Engel has cosponsored legislation to restore the SALT deductions to 100 percent.

“Tax season is just getting underway and already people are feeling the pain from the GOP Tax Scam,” he said. “According to the IRS, refunds are down in spite of President Trump’s massive trillion-dollar tax cut. The reason is obvious: The tax overhaul was designed to further enrich big corporations and the wealthiest 1 percent, almost exclusively at the expense of working-class Americans. In our area, the tax hit will be particularly jarring due to the caps on state and local tax, or SALT deductions. I’ve already heard from some people that their tax bill will go up thousands of dollars this year, a stunningly painful turn for many New Yorkers.

“I said many times this GOP Tax Scam was one of the worst bills I’ve ever seen come to the floor of the House. Now the data supports that assessment. We need to start unraveling this mess, and the place to start is the cap on SALT deductions that disproportionately hurt donor states likes New York, New Jersey, Connecticut, California and Pennsylvania. I’ve introduced legislation to repeal these caps that would retroactively apply to this year’s tax return when passed. Similar legislation has been introduced in the Senate and it is my hope that we can work together expeditiously to move these bills along. This needs to be a priority in the 116th Congress.”

But there will not be any changes to the SALT deduction limits in this Congress, because republican Sen. Charles Grassley, from Iowa, who chairs the Senate Finance Committee, has refused to make any changes. Grassley’s spokesman Michael Zona called the deduction “a federal subsidy for states to raise taxes on their residents without political consequence,” and called on states “to lower their taxes instead of insisting that taxpayers from lower-tax states subsidize their profligate spending.”

If SALT deductions were restored without caps, the cost would be $88 billion per year to federal revenues.
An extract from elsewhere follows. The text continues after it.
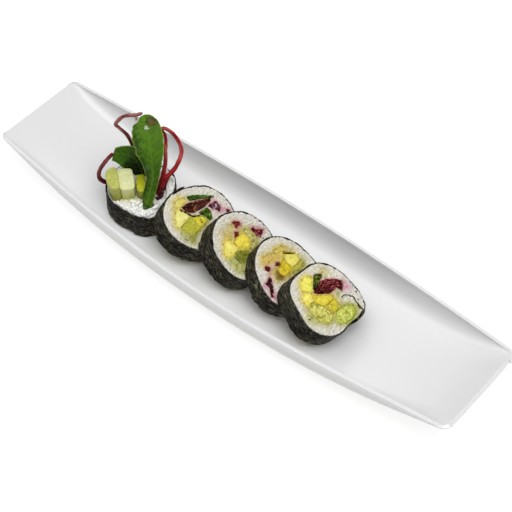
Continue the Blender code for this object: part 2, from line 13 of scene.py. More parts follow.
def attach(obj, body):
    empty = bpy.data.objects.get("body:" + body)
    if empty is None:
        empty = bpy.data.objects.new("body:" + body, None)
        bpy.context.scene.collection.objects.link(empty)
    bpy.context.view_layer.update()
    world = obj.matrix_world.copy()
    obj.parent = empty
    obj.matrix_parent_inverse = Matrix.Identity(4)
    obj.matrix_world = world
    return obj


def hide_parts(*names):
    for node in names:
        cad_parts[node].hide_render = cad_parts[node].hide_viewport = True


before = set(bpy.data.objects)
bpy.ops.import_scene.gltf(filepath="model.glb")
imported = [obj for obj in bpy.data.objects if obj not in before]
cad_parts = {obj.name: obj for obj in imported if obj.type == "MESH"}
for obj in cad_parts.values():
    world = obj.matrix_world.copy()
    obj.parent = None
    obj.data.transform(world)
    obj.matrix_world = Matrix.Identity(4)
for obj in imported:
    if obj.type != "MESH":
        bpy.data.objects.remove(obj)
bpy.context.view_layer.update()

MM = 0.001

# ---------------------------------------------------------------- table, light and camera
# The plate stands alone on a plain white table top, under three big soft lamps, the strongest over its
# right end, with two weak fills so that its coves and outer walls shade off gently. The camera looks down on
# it from the front right corner, through a long lens, held a little off level.
CAMERA_PLACE = (380.8, -385.1, 660.2)
CAMERA_AZIMUTH = 43.687
CAMERA_ELEVATION = 50.275
CAMERA_ROLL = -3.582
CAMERA_LENS = 98.56  # on a sensor 36 mm wide
TABLE_REACH = 6.0  # metres
TABLE_BELOW = 0.0002  # metres, so that the table and the foot ring never share a plane
WALL_GLOW = 0.13
LAMP_SIZE = 1.0  # metres
LAMPS = {  # place in metres and power in watts
    "lamp_overhead": ((0.0, -0.35, 1.6), 7.4),
    "lamp_over_right_end": ((0.8, -0.1, 1.5), 16.4),
    "lamp_over_left_end": ((-0.9, -0.1, 1.4), 3.6),
    "fill_left_back": ((-0.9, 0.9, 1.3), 2.0),
    "fill_right_front": ((0.9, -0.9, 1.2), 1.6),
}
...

And the only way to make up the $88 billion is to raise the federal income tax top bracket back up to 39.6 percent from its current rate of 37 percent.

Some Democrats have quietly balked at restoring the SALT deduction, claiming that, yes, it will help the wealthy at a time when democrats are working to combat income inequality.

The governor says that many Northeast states have seen their revenues decline after the Trump tax cuts. “It is not a New-York-only phenomenon,” he said. “It’s states that are suffering under SALT. Especially in the Northeast. New York is down 50 percent, Jersey is down 35 percent, Connecticut 55 percent, Massachusetts 50 percent, California 24 percent.

“If you lose $2.3 billion, you have $2.3 billion less to spend – that is simple, undeniable math. And you look at our funding priorities, it’s education, it’s health care, it’s infrastructure, and we have a middle-class tax cut. Those are the main expenditures. Those would be the main areas that would be affected by a cut.

“SALT encourages high-income New Yorkers to move to other states. Tax the rich, tax the rich, tax the rich. We did. Now, God forbid the rich leave.”